Fogo de Chão is an international chain, where you’ll find a $28 shrimp cocktail served in a massive Midtown space that feels like the set from a Michael Bay-directed Oceans 14. Now that we’ve gotten that out of the way—you should go to Fogo de Chão. Specifically, you should go with people who really like meat, and everyone should do the $75 churrasco experience. Once you sit down with a plate of feijoada and sides, round after round of filet mignon, pork and beef picanha, and a dozen other meats will arrive on spits ready to be sliced onto your plate, cooked to whatever doneness you prefer.
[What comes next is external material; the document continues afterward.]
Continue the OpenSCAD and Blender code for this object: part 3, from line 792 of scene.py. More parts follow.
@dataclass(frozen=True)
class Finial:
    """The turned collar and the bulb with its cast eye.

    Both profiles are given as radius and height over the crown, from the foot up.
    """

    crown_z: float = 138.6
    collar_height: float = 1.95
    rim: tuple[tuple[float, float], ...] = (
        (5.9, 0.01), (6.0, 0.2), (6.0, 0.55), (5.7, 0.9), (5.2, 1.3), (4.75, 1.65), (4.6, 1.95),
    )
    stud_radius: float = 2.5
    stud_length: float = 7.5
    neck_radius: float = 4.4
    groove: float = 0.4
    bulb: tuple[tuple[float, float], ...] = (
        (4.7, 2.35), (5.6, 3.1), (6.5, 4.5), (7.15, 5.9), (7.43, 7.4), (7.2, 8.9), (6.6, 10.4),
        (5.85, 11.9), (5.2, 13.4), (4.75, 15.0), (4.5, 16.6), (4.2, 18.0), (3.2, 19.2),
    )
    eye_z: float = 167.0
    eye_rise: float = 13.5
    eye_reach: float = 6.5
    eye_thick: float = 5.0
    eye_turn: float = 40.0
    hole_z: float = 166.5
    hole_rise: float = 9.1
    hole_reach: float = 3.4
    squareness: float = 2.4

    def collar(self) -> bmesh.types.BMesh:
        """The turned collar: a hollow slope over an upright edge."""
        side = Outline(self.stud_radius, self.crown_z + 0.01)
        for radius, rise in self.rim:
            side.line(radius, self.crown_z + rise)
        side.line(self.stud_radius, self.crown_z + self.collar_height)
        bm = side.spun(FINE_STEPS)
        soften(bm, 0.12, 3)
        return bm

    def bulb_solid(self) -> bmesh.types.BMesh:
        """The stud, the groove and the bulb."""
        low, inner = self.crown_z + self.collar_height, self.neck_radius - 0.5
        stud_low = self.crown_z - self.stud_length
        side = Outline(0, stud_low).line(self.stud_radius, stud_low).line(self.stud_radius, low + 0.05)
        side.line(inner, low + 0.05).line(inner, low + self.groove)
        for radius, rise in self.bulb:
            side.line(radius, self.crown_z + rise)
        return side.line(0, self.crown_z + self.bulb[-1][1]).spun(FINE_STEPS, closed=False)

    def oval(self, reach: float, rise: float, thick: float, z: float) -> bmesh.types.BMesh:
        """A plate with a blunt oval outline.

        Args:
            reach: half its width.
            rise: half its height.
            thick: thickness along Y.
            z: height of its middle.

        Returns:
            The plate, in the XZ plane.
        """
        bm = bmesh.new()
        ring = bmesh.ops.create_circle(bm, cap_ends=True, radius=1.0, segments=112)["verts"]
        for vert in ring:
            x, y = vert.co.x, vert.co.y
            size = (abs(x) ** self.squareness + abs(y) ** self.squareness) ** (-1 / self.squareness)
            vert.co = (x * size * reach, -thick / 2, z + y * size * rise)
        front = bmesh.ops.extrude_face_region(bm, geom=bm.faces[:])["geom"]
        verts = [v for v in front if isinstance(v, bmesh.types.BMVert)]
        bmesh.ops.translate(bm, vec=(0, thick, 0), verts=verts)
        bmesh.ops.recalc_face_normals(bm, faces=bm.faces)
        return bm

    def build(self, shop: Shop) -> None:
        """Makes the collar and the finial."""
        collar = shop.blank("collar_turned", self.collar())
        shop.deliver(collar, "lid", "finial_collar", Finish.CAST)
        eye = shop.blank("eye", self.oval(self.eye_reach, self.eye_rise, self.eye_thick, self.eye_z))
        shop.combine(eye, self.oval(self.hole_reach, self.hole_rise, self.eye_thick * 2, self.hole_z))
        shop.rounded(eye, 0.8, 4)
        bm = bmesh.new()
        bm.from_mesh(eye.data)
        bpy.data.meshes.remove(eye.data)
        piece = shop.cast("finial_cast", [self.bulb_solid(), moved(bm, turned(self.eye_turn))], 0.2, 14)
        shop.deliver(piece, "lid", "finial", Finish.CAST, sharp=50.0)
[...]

photo credit: Neha Talreja

$$$$

Brazilian pizza is a rare find in New York—you’ll have better luck in Newark’s Little Brazil—but Casa Theodoro is a great option in Astoria. They make 13 Brazilian-style options that you can only get as full pies, with thin crusts and toppings favored in São Paulo. For a place that looks like a regular pizza store from the outside, it’s actually a surprisingly warm, intimate meetup spot. There’s a typical slice counter in the back, but they serve bottles of wine at the picnic tables inside, where the lights are low enough for an impromptu weekday date night. If you’ve never had Brazilian pizza before, start with the Portuguesa. It’s topped with hearts of palm, boiled eggs, ham, and a drizzle of requeijão cheese sauce.
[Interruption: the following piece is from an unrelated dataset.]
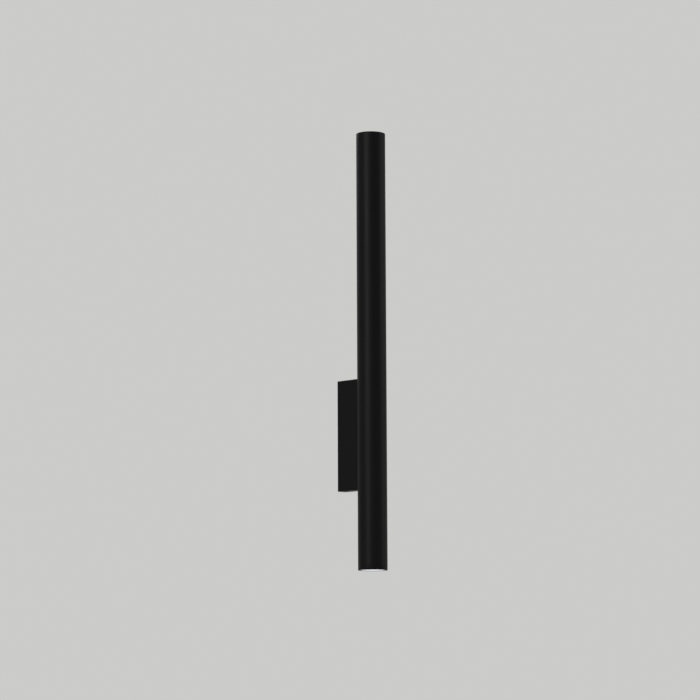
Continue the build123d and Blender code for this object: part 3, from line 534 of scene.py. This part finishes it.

photo credit: Petisco Brazuca

$$$$Perfect For:Quick Eats

You’ll find coxinhas at a lot of Brazilian restaurants, even the formal ones, but these crispy, teardrop-shaped croquettes aren’t exactly white tablecloth food. Hot coxinhas are best enjoyed out on the street, and you should pick some up from Petisco Brazuca the next time you’re strolling through Bed-Stuy. This take-out only snack counter sells coxinhas in cups of six or 10 pieces, with fillings like chicken, spinach, and dulce de leche. Expect to wait about ten minutes for a fresh order.